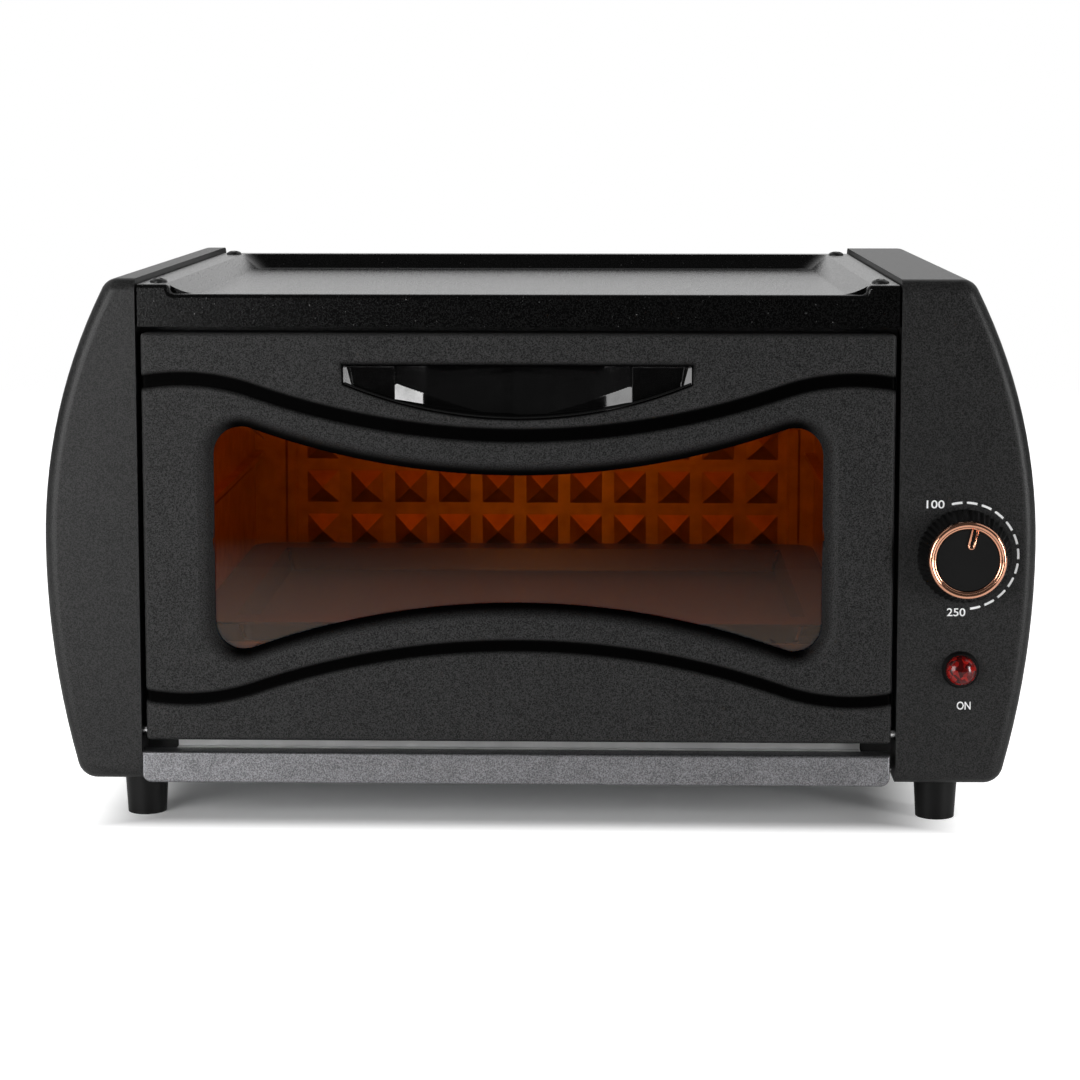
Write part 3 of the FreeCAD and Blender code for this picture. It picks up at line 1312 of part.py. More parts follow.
def knob():
    back = FRONT - d.knob_gap
    front = FRONT - d.knob_proud + d.knob_ring_height
    form = fluted_form("knob_form", d.knob_base_dia / 2, d.knob_front_dia / 2, back, front)
    hollow = rod("knob_hollow", KNOB_X, back, KNOB_Z, d.nut_across / 2 + 4 * d.fit_gap,
                 d.nut_height + d.fit_gap, "-y")
    bore = rod("knob_bore", KNOB_X, back, KNOB_Z, d.shaft_dia / 2 + d.pin_clearance,
               d.knob_proud, "-y")
    keep(cut("knob_skirt", form, fuse("knob_hole_solid", hollow, bore)), "knob_skirt")
    ring_solid = rod("knob_ring_solid", KNOB_X, front, KNOB_Z, d.knob_ring_outer / 2,
                     d.knob_ring_height, "-y", d.knob_ring_outer / 2 - d.knob_ring_height / 3)
    ring_bore = rod("knob_ring_bore", KNOB_X, front, KNOB_Z, d.knob_ring_inner / 2,
                    d.knob_ring_height, "-y")
    keep(cut("knob_ring", ring_solid, ring_bore), "knob_ring")
    cap_height = d.knob_ring_height - d.knob_cap_set_back / 2
    keep(rod("knob_cap", KNOB_X, front, KNOB_Z, d.knob_ring_inner / 2 - d.pin_clearance,
             cap_height, "-y"), "knob_cap")
    # U-shaped pointer, turned about the knob's axis
    body = new_body("knob_pointer")
    face = sketch(body, "pointer_face", "XZ_Plane")
    half = d.pointer_width / 2
    bar = d.pointer_bar
    top = d.knob_ring_inner / 2 - 2 * d.pin_clearance
    bottom = top - d.pointer_length
    outline(face, (-half, top), (-half, bottom), (half, bottom), (half, top), (half - bar, top),
            (half - bar, bottom + bar), (bar - half, bottom + bar), (bar - half, top))
    pad(body, face, d.knob_cap_set_back / 2)
    body.Placement = FreeCAD.Placement(V(), FreeCAD.Rotation(V(0, 1, 0), SIZES["pointer_angle"]))
    place(body, KNOB_X, front - cap_height, KNOB_Z)
    keep(body, "knob_pointer")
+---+
Extract all the material, leaving every line as it is.

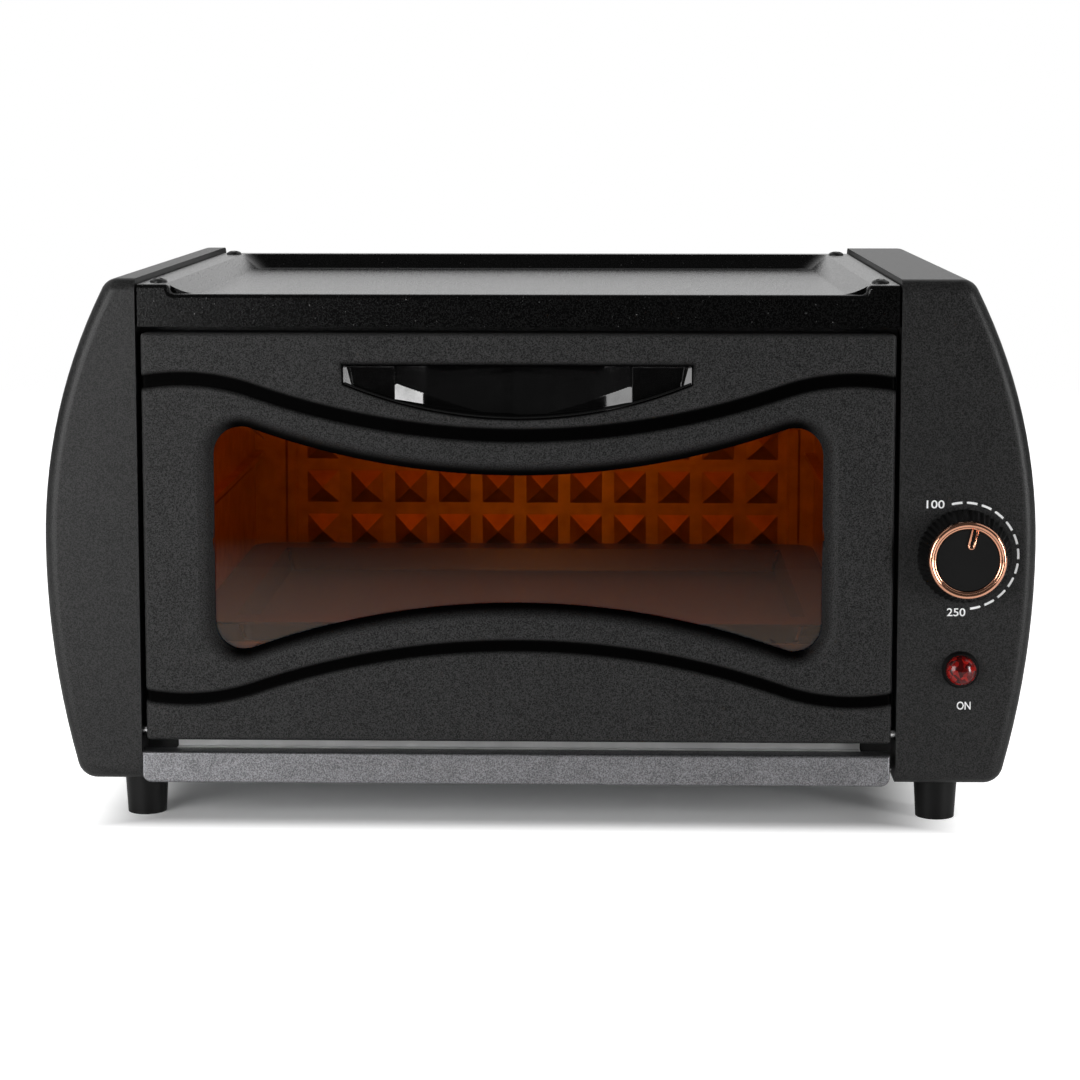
Write part 3 of the FreeCAD and Blender code for this picture. It picks up at line 1312 of part.py. More parts follow.
def knob():
    back = FRONT - d.knob_gap
    front = FRONT - d.knob_proud + d.knob_ring_height
    form = fluted_form("knob_form", d.knob_base_dia / 2, d.knob_front_dia / 2, back, front)
    hollow = rod("knob_hollow", KNOB_X, back, KNOB_Z, d.nut_across / 2 + 4 * d.fit_gap,
                 d.nut_height + d.fit_gap, "-y")
    bore = rod("knob_bore", KNOB_X, back, KNOB_Z, d.shaft_dia / 2 + d.pin_clearance,
               d.knob_proud, "-y")
    keep(cut("knob_skirt", form, fuse("knob_hole_solid", hollow, bore)), "knob_skirt")
    ring_solid = rod("knob_ring_solid", KNOB_X, front, KNOB_Z, d.knob_ring_outer / 2,
                     d.knob_ring_height, "-y", d.knob_ring_outer / 2 - d.knob_ring_height / 3)
    ring_bore = rod("knob_ring_bore", KNOB_X, front, KNOB_Z, d.knob_ring_inner / 2,
                    d.knob_ring_height, "-y")
    keep(cut("knob_ring", ring_solid, ring_bore), "knob_ring")
    cap_height = d.knob_ring_height - d.knob_cap_set_back / 2
    keep(rod("knob_cap", KNOB_X, front, KNOB_Z, d.knob_ring_inner / 2 - d.pin_clearance,
             cap_height, "-y"), "knob_cap")
    # U-shaped pointer, turned about the knob's axis
    body = new_body("knob_pointer")
    face = sketch(body, "pointer_face", "XZ_Plane")
    half = d.pointer_width / 2
    bar = d.pointer_bar
    top = d.knob_ring_inner / 2 - 2 * d.pin_clearance
    bottom = top - d.pointer_length
    outline(face, (-half, top), (-half, bottom), (half, bottom), (half, top), (half - bar, top),
            (half - bar, bottom + bar), (bar - half, bottom + bar), (bar - half, top))
    pad(body, face, d.knob_cap_set_back / 2)
    body.Placement = FreeCAD.Placement(V(), FreeCAD.Rotation(V(0, 1, 0), SIZES["pointer_angle"]))
    place(body, KNOB_X, front - cap_height, KNOB_Z)
    keep(body, "knob_pointer")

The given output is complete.